What evidence wins a virtualization argument?
The evidence that wins a virtualization argument is the configuration record that shows boundaries, paired with the contract that shows what binds you. Assemble the signed Oracle Master Agreement and every ordering document, the cluster and host topology, the migration and affinity rules, and the deployment inventory of where Oracle actually runs. Add the corrected processor count after the core factor table and after stripping any script overcount. That package converts Oracle's broad assertion into your specific, evidenced position, and it is the position that holds in settlement.
For the policy versus contract distinction in detail, see Oracle's partitioning policy explained. For how live migration features change the argument, see vMotion history and the audit argument. The complete buyer side method sits in the Oracle virtualization licensing guide.

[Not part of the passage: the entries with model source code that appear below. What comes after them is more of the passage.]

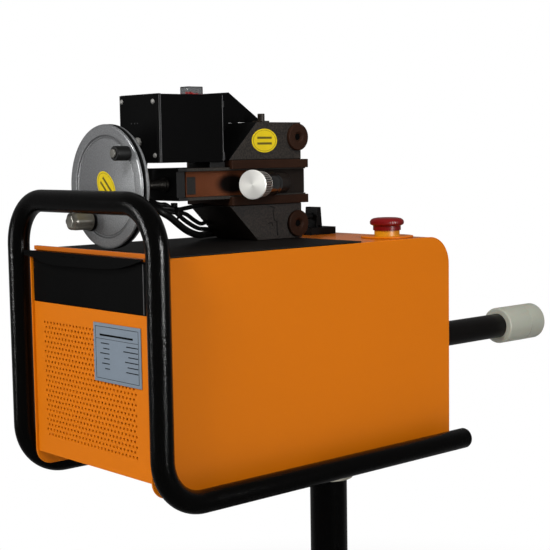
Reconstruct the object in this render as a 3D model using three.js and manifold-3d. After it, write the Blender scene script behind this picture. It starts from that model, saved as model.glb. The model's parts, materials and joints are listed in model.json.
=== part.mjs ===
// On-car brake lathe: a sheet-metal drive unit in a tubular frame, with its cutting head parked on top,
// carried on the rising post of a castor stand. Lengths in millimetres, +Z up, the floor at z = 0.
// The unit's space has x = 0 at the body's handle end, y = 0 on its mid-plane, z = 0 on the rails' centre line.
// The head's space has the same x, and y = z = 0 on its feed screw.
import * as THREE from 'three';
import { mergeVertices } from 'three/addons/utils/BufferGeometryUtils.js';
import Module from 'manifold-3d';

const wasm = await Module();
wasm.setup();

// Driving dimensions of the whole machine
const gap = 0.3;
const overrun = 5;
const railHeight = 640;
const bodyLength = 467;
const bodyWidth = 224.8;
const sideTop = 254.5;
const sideFoot = 5;
const sheet = 2;
const crownRadius = 35;
const footRadius = 20;
const tubeRadius = 12.5;
const tubeBend = 52;
const tubeSideGap = 7.9;
const uprightAhead = 1.5;
const hoopHeight = 311.8;
const railOverhang = 6.4;
const postSetback = 106;
const postRadius = 23.7;
const shaftHeight = 106.8;
const shaftRadius = 17.1;
const headSide = 16.6;
const screwHeight = 326.5;

// Round counts
const fineSides = 48;
const roundSides = 24;
const tubeSides = 16;
const pinSides = 12;
const bendSteps = 6;

const postPlace = bodyLength - postSetback;
const bodyHalf = bodyWidth / 2;
const tubeSide = bodyHalf + tubeSideGap + tubeRadius;

// Geometry helpers

// One closed skin with shared corners, as a cut or join needs it.
function closed(geometry) {
  const plain = geometry.index ? geometry.toNonIndexed() : geometry.clone();
  for (const name of Object.keys(plain.attributes)) {
    if (name !== 'position') plain.deleteAttribute(name);
  }
  const merged = mergeVertices(plain);
  const corners = merged.index.array;
  const kept = [];
  for (let i = 0; i < corners.length; i += 3) {
    const [a, b, c] = [corners[i], corners[i + 1], corners[i + 2]];
    if (a !== b && b !== c && c !== a) kept.push(a, b, c);
  }
  merged.setIndex(kept);
  return merged;
}

function toSolid(geometry) {
  const skin = closed(geometry);
  return new wasm.Manifold(new wasm.Mesh({
    numProp: 3,
    vertProperties: new Float32Array(skin.attributes.position.array),
    triVerts: new Uint32Array(skin.index.array),
  }));
}

function fromSolid(solid) {
  const mesh = solid.getMesh();
  const geometry = new THREE.BufferGeometry();
  geometry.setAttribute('position', new THREE.BufferAttribute(new Float32Array(mesh.vertProperties), 3));
  geometry.setIndex(Array.from(mesh.triVerts));
  return geometry;
}

function join(first, ...others) {
  return fromSolid(others.reduce((whole, piece) => whole.add(toSolid(piece)), toSolid(first)));
}

function cut(first, ...tools) {
  return fromSolid(tools.reduce((whole, tool) => whole.subtract(toSolid(tool)), toSolid(first)));
}

// A box between two limits on each axis.
function block([xLow, xHigh], [yLow, yHigh], [zLow, zHigh]) {
  const box = new THREE.BoxGeometry(xHigh - xLow, yHigh - yLow, zHigh - zLow);
  return box.translate((xLow + xHigh) / 2, (yLow + yHigh) / 2, (zLow + zHigh) / 2);
}

const around = (middle, half) => [middle - half, middle + half];
const rise = (low, height) => [low, low + height];

function outline(points) {
  return new THREE.Shape(points.map(([u, v]) => new THREE.Vector2(u, v)));
}

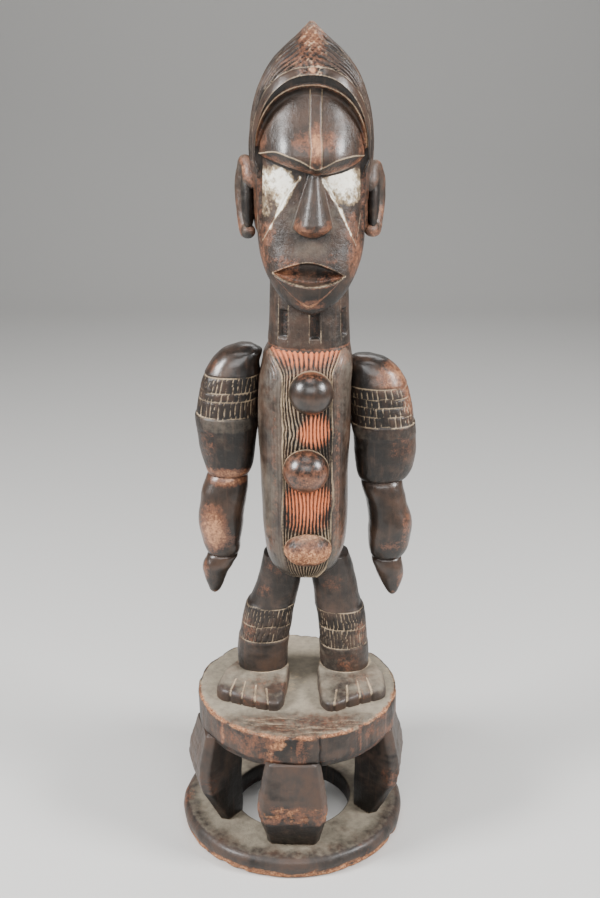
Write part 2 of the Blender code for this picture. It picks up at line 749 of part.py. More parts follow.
def neck_slot(name, angle):
    """Upright block that cuts one slot into the neck."""
    outward = np.array([cos(angle), sin(angle)])
    sideways = np.array([-outward[1], outward[0]]) * NECK_SLOT_WIDTH / 2
    radius = 1 / hypot(outward[0] / (NECK_WIDTH / 2), outward[1] / (NECK_DEPTH / 2))
    inner = np.array(NECK_CENTRE) + outward * (radius - NECK_SLOT_DEPTH)
    outer = np.array(NECK_CENTRE) + outward * (radius + NECK_SLOT_REACH)
    corners = (inner - sideways, inner + sideways, outer + sideways, outer - sideways)
    rings = []
    for height in (NECK_SLOT_HEIGHT - NECK_SLOT_TALL / 2, NECK_SLOT_HEIGHT + NECK_SLOT_TALL / 2):
        rings.append([np.append(corner, height) for corner in corners])
    return loft(name, rings)


def neck():
    """Broad neck with upright slots cut round it."""
    y = NECK_CENTRE[1]
    rings = []
    for height, share in NECK_FLARE:
        half_depth = NECK_DEPTH / 2 * share
        rings.append(oval(NECK_CENTRE, NECK_WIDTH / 2 * share, y - half_depth, y + half_depth, height,
                          even_turns(NECK_SIDES), ARCH_SQUARENESS))
    column = loft("neck", rings)
    angles = [radians(NECK_FIRST_SLOT + 360 * index / NECK_SLOTS) for index in range(NECK_SLOTS)]
    cut(column, [neck_slot(f"neck_slot_{index}", angle) for index, angle in enumerate(angles)])
    return column


def settle(item):
    """Replace an object's mesh by its shape after its modifiers, and drop those modifiers."""
    depsgraph = bpy.context.evaluated_depsgraph_get()
    mesh = bpy.data.meshes.new_from_object(item.evaluated_get(depsgraph))
    item.modifiers.clear()
    item.data = mesh


def combine(item, others, operation):
    """Boolean with several objects in turn, which are then removed."""
    for other in others:
        modifier = item.modifiers.new(operation.lower(), "BOOLEAN")
        modifier.operation = operation
        modifier.solver = "EXACT"
        modifier.object = other
        settle(item)
        bpy.data.objects.remove(other, do_unlink=True)


def cut(item, cutters):
    combine(item, cutters, "DIFFERENCE")


def join(item, others):
    combine(item, others, "UNION")


def carve_head():
    """Head, hair, nose, mouth, forehead strip and ears as one block."""
    head = face_block()
    join(head, [nose(), forehead_strip(), brow("left_brow", LEFT_BROW), brow("right_brow", RIGHT_BROW)])
    join(head, [lower_lip()])
    cut(head, [mouth_cutter()])
    join(head, [hair()])
    for name, centre, side in (("left_ear", LEFT_EAR, -1), ("right_ear", RIGHT_EAR, 1)):
        rim = ear(name, centre, side)
        join(rim, [ear_shell(f"{name}_shell", centre, side)])
        join(head, [rim])
    return head


def carve_body():
    """Trunk with its knobs, neck, arms, legs and feet as one block."""
    body = trunk()
    knobs = []
    for index, knob in enumerate(KNOBS):
        knobs.append(ellipsoid(f"knob_{index}", knob[:3], knob[3:], KNOB_SIDES, KNOB_ROWS))
    join(body, knobs + [neck()])
    for name, stations, band in (("left_upper_arm", LEFT_UPPER_ARM, LEFT_ARM_BAND),
                                 ("right_upper_arm", RIGHT_UPPER_ARM, RIGHT_ARM_BAND),
                                 ("left_leg", LEFT_LEG, LEFT_KNEE_BAND),
                                 ("right_leg", RIGHT_LEG, RIGHT_KNEE_BAND)):
        join(body, [limb(name, stations, band), engraved_band(f"{name}_band", stations, band)])
    for name, stations in (("left_forearm", LEFT_FOREARM), ("left_hand", LEFT_HAND),
                           ("right_forearm", RIGHT_FOREARM), ("right_hand", RIGHT_HAND)):
        join(body, [limb(name, stations)])
    for name, sole, slits in (("left_foot", LEFT_SOLE, LEFT_TOE_SLITS),
                              ("right_foot", RIGHT_SOLE, RIGHT_TOE_SLITS)):
        join(body, [foot(name, sole, slits)])
    return body


def carve_base():
    """Disc, posts and ring as one block."""
    base = disc()
    join(base, [post(angle) for angle in POST_ANGLES] + [ring_base()])
    return base


def main():
    clear_scene()
    figure = carve_base()
    join(figure, [carve_body(), carve_head()])
    figure.name = "shrine_figure"
    figure.data.name = "shrine_figure"
    figure.data.materials.clear()
    figure.data.materials.append(wood_material())
    figure.data.shade_smooth()
    figure.data.set_sharp_from_angle(angle=radians(SHARP_ANGLE))


main()
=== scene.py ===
from math import pi, radians

import bpy
import numpy as np
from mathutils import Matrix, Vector


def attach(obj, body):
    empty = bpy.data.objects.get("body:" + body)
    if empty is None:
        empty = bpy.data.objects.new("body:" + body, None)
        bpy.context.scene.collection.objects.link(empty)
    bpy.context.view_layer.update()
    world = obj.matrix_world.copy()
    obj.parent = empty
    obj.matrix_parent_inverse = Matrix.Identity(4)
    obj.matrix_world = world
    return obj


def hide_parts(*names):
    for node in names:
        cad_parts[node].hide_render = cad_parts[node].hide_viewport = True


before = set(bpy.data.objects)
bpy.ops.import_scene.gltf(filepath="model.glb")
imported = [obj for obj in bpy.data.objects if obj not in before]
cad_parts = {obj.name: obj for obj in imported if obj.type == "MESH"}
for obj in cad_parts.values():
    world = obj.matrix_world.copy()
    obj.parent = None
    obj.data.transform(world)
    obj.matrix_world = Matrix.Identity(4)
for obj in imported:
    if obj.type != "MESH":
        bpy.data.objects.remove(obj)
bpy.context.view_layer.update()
print("frame loaded")

# Carved shrine figure. All outlines are in millimetres and turn into metres when a piece is made.
# x runs to the viewer's right, z up, and the figure looks along -y.

millimetre = 0.001
# the shade mask moves the patina's tone darker or lighter: random tone, and in many places painted shade and
# painted light
maskNames = ("groove", "wear", "ochre", "kaolin", "dust", "raw", "shade", "gloss")


def limit(value):
    # the value kept between 0 and 1
    return np.clip(value, 0, 1)


def bell(value, width, power=2):
    # 1 at zero and less to both sides: e to the power of minus the square of value over width
    return np.exp(-(value / width) ** power)


def smoothStep(low, high, value):
    # 0 below low, 1 above high, and a smooth S between them
    t = limit((value - low) / (high - low))
    return t * t * (3 - 2 * t)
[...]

When to bring in an independent reviewer
Bring in an independent buyer side reviewer the moment a virtualization finding appears, because the reduction lives in the detail and the detail is unforgiving. An in house team facing its first audit in years cannot have the pattern recognition that comes from defending these claims repeatedly: where the script overcounts, which contract clauses matter, how a cluster boundary is proven, and how far Oracle will move once the policy basis is challenged. That experience is the difference between accepting an opening number and reducing it to what the contract and the architecture actually support.